Chinese authorities said a knife attack at a train station in southwest Kunming city that left at least 33 people dead and more than 140 injured was carried out by separatists from northwest Xinjiang region.
President Xi Jinping ordered “all-out efforts” to punish the assailants, “crack down on violent terrorist activities” and safeguard social stability, the official Xinhua News Agency reported. Meng Jianzhu, the nation’s top security official, and Guo Shengkun, minister of public security, have gone to Kunming to direct the investigation, it said.

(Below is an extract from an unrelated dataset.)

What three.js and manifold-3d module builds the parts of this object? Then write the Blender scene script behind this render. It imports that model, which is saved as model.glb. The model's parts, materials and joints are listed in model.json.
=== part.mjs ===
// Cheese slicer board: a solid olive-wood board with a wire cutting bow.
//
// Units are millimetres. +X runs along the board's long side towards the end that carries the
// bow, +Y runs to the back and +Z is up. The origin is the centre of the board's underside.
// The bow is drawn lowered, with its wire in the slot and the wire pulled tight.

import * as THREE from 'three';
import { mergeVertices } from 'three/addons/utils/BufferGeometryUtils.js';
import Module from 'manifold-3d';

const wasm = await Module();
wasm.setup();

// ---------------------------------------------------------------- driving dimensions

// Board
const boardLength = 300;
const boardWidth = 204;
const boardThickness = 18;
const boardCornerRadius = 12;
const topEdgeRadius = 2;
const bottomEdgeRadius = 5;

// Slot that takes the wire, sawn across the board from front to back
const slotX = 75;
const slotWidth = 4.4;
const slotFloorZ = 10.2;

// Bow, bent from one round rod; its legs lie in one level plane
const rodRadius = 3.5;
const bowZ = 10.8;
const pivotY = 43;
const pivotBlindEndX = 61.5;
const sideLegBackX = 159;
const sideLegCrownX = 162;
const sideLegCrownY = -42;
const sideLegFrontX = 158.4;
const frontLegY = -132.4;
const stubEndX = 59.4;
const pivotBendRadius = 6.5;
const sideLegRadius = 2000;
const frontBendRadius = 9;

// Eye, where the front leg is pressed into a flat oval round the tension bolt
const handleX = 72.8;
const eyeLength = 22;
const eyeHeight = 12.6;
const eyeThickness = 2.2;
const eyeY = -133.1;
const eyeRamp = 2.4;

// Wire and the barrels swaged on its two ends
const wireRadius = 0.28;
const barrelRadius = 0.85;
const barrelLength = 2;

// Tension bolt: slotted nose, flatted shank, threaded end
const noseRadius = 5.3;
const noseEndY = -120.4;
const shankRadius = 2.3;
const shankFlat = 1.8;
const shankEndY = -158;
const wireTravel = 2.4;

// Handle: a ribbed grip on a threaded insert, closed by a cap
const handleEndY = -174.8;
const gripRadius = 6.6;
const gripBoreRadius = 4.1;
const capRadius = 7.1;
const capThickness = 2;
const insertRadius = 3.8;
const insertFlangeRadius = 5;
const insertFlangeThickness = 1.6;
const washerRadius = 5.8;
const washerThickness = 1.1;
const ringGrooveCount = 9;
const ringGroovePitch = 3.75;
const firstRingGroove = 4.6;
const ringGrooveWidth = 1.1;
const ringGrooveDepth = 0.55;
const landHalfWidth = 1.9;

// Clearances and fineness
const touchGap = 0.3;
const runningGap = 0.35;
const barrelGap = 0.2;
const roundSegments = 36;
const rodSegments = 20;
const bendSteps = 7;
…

The attack, days before the annual meeting of the legislature in Beijing, highlights growing social unrest amid widening inequality and increasing tensions between the state and some ethnic groups including the mostly Muslim Uighur minority in Xinjiang. The ruling Communist Party last November set up a state committee to better coordinate security issues as it faces dissent at home and expands its military reach.
“The problem in China is that there’s no mechanism for people who think they are victims of discrimination to seek redress,” said Willy Lam, an adjunct professor at the Center for China Studies at the Chinese University of Hong Kong. “There is no dialogue between the authorities and those with grievances, so they resort to violence, and from official reports it appears the frequency and intensity of those outbursts is increasing.”
Separatist Forces
No one has claimed responsibility for yesterday’s attack, which started at about 9:20 p.m. when more than 10 people dressed in black and armed with knives rampaged through the square and ticket hall of the railway station, according to a Xinhua report. It quoted unnamed municipal government officials as saying that evidence at the scene showed it was a terrorist attack orchestrated by Xinjiang separatist forces.
Of the 33 who died, four were masked assailants killed by the police, according to Xinhua reports. One attacker was captured and the others are still being hunted, it said. The injured were taken to more than 10 local hospitals in Kunming for treatment, according to Xinhua.
Kunming is the capital of southwest Yunnan province, home to at least 25 ethnic minority groups who number 15.5 million in total, about a third of the provincial population, according to the local government website.
Meng toured the railway station after arriving in Kunming to oversee the investigation, calling for patrols at crowded places to be stepped up and for a crackdown on violent crime, Xinhua reported.
Ensure Safety
“All-out efforts should be made to treat the injured, severely punish terrorist attackers according to law, and resolutely avoid the occurrence of similar cases so as to ensure the safety of people’s lives and property, and social stability,” Meng was quoted as saying.
Tensions between the state and the Muslim Uighur minority in Xinjiang, a resource-rich autonomous region inside China, have increased and spilled over to other parts of the country.
In October, a sport-utility vehicle plowed into a crowd at Tiananmen Square in the center of Beijing and burst into flames, killing the three occupants and two bystanders. Meng, the top security official, said the people in the SUV had links to the East Turkestan Islamic Movement, a militant Uighur group blamed in the past for violence in Xinjiang.
Police last month shot killed eight people who attacked a convoy of patrol cars in Xinjiang’s Wushi county, according to Tianshan, a website run by the local government’s press office. In January, police shot and killed six rioters who were planting explosives, Tianshan reported that month.
Splitting Country
China is also arresting activists who have challenged the government on issues ranging from disclosure of officials’ assets to the environment and the rights of minorities.
Authorities have detained Ilham Tohti, a Uighur academic, on suspicion of committing crimes and violating laws, Hong Lei, a foreign ministry spokesman said last month. His lawyer, Li Fangping, said Tohti was formally arrested last month on charges of “splitting the country.”
Chinese citizens are taking increasingly desperate measures to draw attention to their grievances. Last week, a man set fire to a bus in the southern city of Guiyang, killing six and injuring 35, to “get even” with society, Xinhua reported last week, citing the local authority. In July, a wheelchair-bound man detonated a home-made bomb at Beijing airport after failing to get compensation for his injuries after a conflict with public security guards.